Além dessas considerações, é interessante mencionarmos que Saffioti (2004), desmascarando parte do processo de diferenciação sexuada, nas múltiplas configurações espaço-temporais, apresenta o caráter que produz e reitera imagens naturalizadas de mulheres e homens. Por esse olhar, consideramos a obra em análise uma referência de leitura para pessoas interessadas nas temáticas relacionadas às questões de gênero, violência, patriarcado e suas relações. Tal avaliação tem seu sentido legitimado uma vez que a literatura científica feminista tem sido constantemente encoberta ou ignorada.
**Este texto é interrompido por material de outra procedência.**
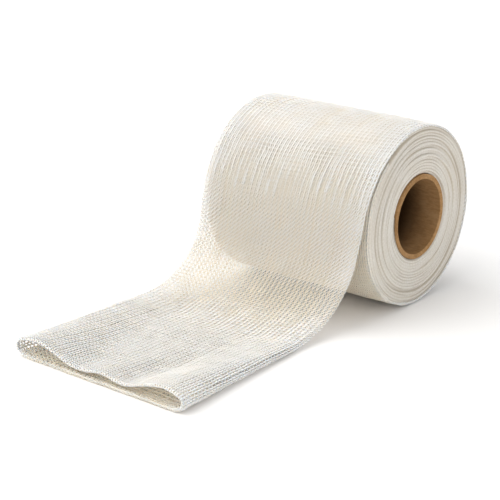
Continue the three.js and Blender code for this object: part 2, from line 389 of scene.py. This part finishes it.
def cardboard_finish():
    """Plain kraft board: brown, with darker and lighter fibres and the faint seam of its winding, and painted
    shade, nearly black, deep inside its bore.
    """
    finish = Finish("kraft_board", roughness=0.8)
    finish.surface.inputs["Specular IOR Level"].default_value = 0.12
    fibres = finish.noise(0.0012, 4, 0.65, finish.places(scale=(0.35, 1, 1)))
    blotches = finish.noise(0.009, 3)
    tone = finish.blend(fibres.above(0.3, 0.7), KRAFT_DARK, KRAFT)
    tone = finish.blend(blotches.above(0.45, 0.75) * 0.35, tone, KRAFT_LIGHT)
    layers = finish.node("ShaderNodeAttribute", {"attribute_name": "ply"}, {})[2]
    tone = finish.blend(layers * 0.35, tone, KRAFT_DARK)
    along = finish.node("ShaderNodeSeparateXYZ", {}, {"Vector": finish.places()})[0]
    # painted shade: nearly black along the middle of the bore, fading out towards the core's ends
    bore_shade = 1 - (along * along).above(INSIDE_TO**2, PLAIN_FROM**2)
    finish.paint("Base Color", finish.blend(bore_shade, tone, KRAFT_BORE_SHADE))
    finish.bump(fibres + blotches * 0.5, 0.00015, 0.7)
    finish.paint("Roughness", 0.72 + fibres * 0.2)
    return finish.material


def floor_finish():
    """A plain matt white, with the faintest clouding."""
    finish = Finish("studio_floor", roughness=0.9)
    finish.surface.inputs["Specular IOR Level"].default_value = 0.0
    faint = finish.noise(0.4, 2)
    finish.paint("Base Color", finish.blend(faint * 0.2, FLOOR_WHITE, FLOOR_FAINT))
    return finish.material


# The path of the cloth's last turn and loose end
def eased(t):
    """1 at 0, falling smoothly to 0 at 1."""
    return 0.5 + 0.5 * np.cos(np.pi * np.clip(t, 0, 1))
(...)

Nestas circunstâncias, este livro ressalta a necessidade de questionarmos os paradigmas científicos e a naturalização dos modos de relações sociais, que determinam o feminino e o masculino em uma escala de valores hierárquicos, com o fim de “desnaturalizar” construções materializadas no imaginário e nas representações sociais acerca das desigualdades que subsistem nas relações entre mulheres e homens.
Enfim, podemos afirmar que se trata de uma obra estimulante, cuja leitura precisa ser cuidadosa, visto que funda suas interpretações a partir do enfoque que compreende o gênero como uma representação que produz e reproduz diferenças através da classificação dos indivíduos pelo sexo. Nessa perspectiva, Gênero, Patriarcado, Violência traz conceitos já desenvolvidos pela autora em outros estudos, porém pode ser considerada uma referência bibliográfica para pessoas interessadas em estudos sobre gênero e violência, uma vez que contribui com importantes considerações acerca dos temas referidos, guiando o(a) leitor(a) para além das generalizações e do senso comum.
1- Em 9 de março de 2015, foi decretada e sancionada pela Presidenta da República, Dilma Rousseff, a lei 13.104/15. A nova lei alterou o código penal para incluir mais uma modalidade de homicídio qualificado, o feminicídio: quando o crime for praticado contra a mulher por razões da condição de sexo feminino.
SAFFIOTI, Heleieth I. B. Gênero, patriarcado, violência.São Paulo: Fundação Perseu Abramo, 2004.